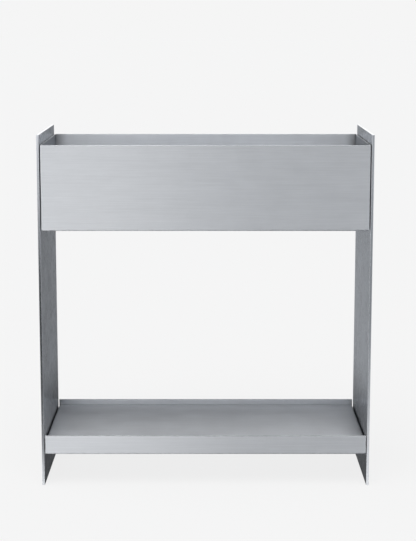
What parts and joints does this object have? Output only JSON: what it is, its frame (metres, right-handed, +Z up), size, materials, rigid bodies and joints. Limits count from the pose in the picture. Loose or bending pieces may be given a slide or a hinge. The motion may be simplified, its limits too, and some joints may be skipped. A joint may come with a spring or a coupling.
{
  "type": "raised planter",
  "caption": "Raised planter of bare brushed aluminium: an open rectangular trough hung between tall flat side plates that serve as legs, with a lipped shelf for pots near the floor.",
  "frame": {"origin": "middle of the footprint, on the floor that the side plates stand on", "axes": "+Z up; +X to the right seen from the front; +Y from the front to the back"},
  "size_m": [0.65, 0.25, 0.7],
  "materials": {
    "plate_aluminium": "bare plate, finely brushed from top to bottom, satin",
    "sheet_aluminium": "bare sheet, finely brushed along its length, satin",
    "stainless_steel": "bright stainless fasteners",
    "nylon": "matte black nylon"
  },
  "bodies": {
    "root": {"left_side_panel": "plate_aluminium", "right_side_panel": "plate_aluminium", "planter_trough": "sheet_aluminium", "plant_shelf": "sheet_aluminium", "trough_screws_left": "stainless_steel", "trough_spacers_left": "nylon", "trough_washers_left": "stainless_steel", "trough_cap_nuts_left": "stainless_steel", "trough_screws_right": "stainless_steel", "trough_spacers_right": "nylon", "trough_washers_right": "stainless_steel", "trough_cap_nuts_right": "stainless_steel", "shelf_screws_left": "stainless_steel", "shelf_spacers_left": "nylon", "shelf_washers_left": "stainless_steel", "shelf_cap_nuts_left": "stainless_steel", "shelf_screws_right": "stainless_steel", "shelf_spacers_right": "nylon", "shelf_washers_right": "stainless_steel", "shelf_cap_nuts_right": "stainless_steel"}
  },
  "joints": []
}
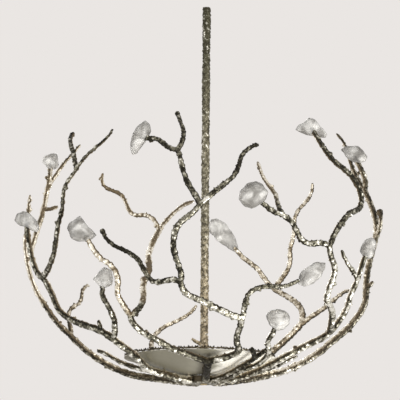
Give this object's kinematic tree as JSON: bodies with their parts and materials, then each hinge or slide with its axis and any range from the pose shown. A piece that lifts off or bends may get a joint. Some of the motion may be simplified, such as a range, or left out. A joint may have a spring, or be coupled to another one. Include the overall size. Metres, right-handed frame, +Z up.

+ + + + +

[OBJECTIVE] Reproduce the records word for word.

[OUTPUT FOR THIS EXERCISE]
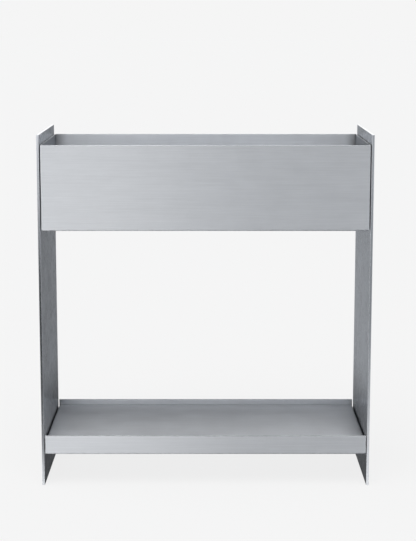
What parts and joints does this object have? Output only JSON: what it is, its frame (metres, right-handed, +Z up), size, materials, rigid bodies and joints. Limits count from the pose in the picture. Loose or bending pieces may be given a slide or a hinge. The motion may be simplified, its limits too, and some joints may be skipped. A joint may come with a spring or a coupling.
{
  "type": "raised planter",
  "caption": "Raised planter of bare brushed aluminium: an open rectangular trough hung between tall flat side plates that serve as legs, with a lipped shelf for pots near the floor.",
  "frame": {"origin": "middle of the footprint, on the floor that the side plates stand on", "axes": "+Z up; +X to the right seen from the front; +Y from the front to the back"},
  "size_m": [0.65, 0.25, 0.7],
  "materials": {
    "plate_aluminium": "bare plate, finely brushed from top to bottom, satin",
    "sheet_aluminium": "bare sheet, finely brushed along its length, satin",
    "stainless_steel": "bright stainless fasteners",
    "nylon": "matte black nylon"
  },
  "bodies": {
    "root": {"left_side_panel": "plate_aluminium", "right_side_panel": "plate_aluminium", "planter_trough": "sheet_aluminium", "plant_shelf": "sheet_aluminium", "trough_screws_left": "stainless_steel", "trough_spacers_left": "nylon", "trough_washers_left": "stainless_steel", "trough_cap_nuts_left": "stainless_steel", "trough_screws_right": "stainless_steel", "trough_spacers_right": "nylon", "trough_washers_right": "stainless_steel", "trough_cap_nuts_right": "stainless_steel", "shelf_screws_left": "stainless_steel", "shelf_spacers_left": "nylon", "shelf_washers_left": "stainless_steel", "shelf_cap_nuts_left": "stainless_steel", "shelf_screws_right": "stainless_steel", "shelf_spacers_right": "nylon", "shelf_washers_right": "stainless_steel", "shelf_cap_nuts_right": "stainless_steel"}
  },
  "joints": []
}
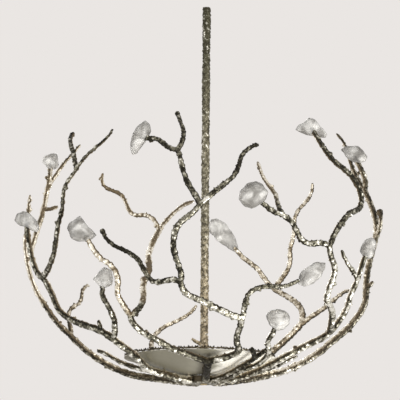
Give this object's kinematic tree as JSON: bodies with their parts and materials, then each hinge or slide with its axis and any range from the pose shown. A piece that lifts off or bends may get a joint. Some of the motion may be simplified, such as a range, or left out. A joint may have a spring, or be coupled to another one. Include the overall size. Metres, right-handed frame, +Z up.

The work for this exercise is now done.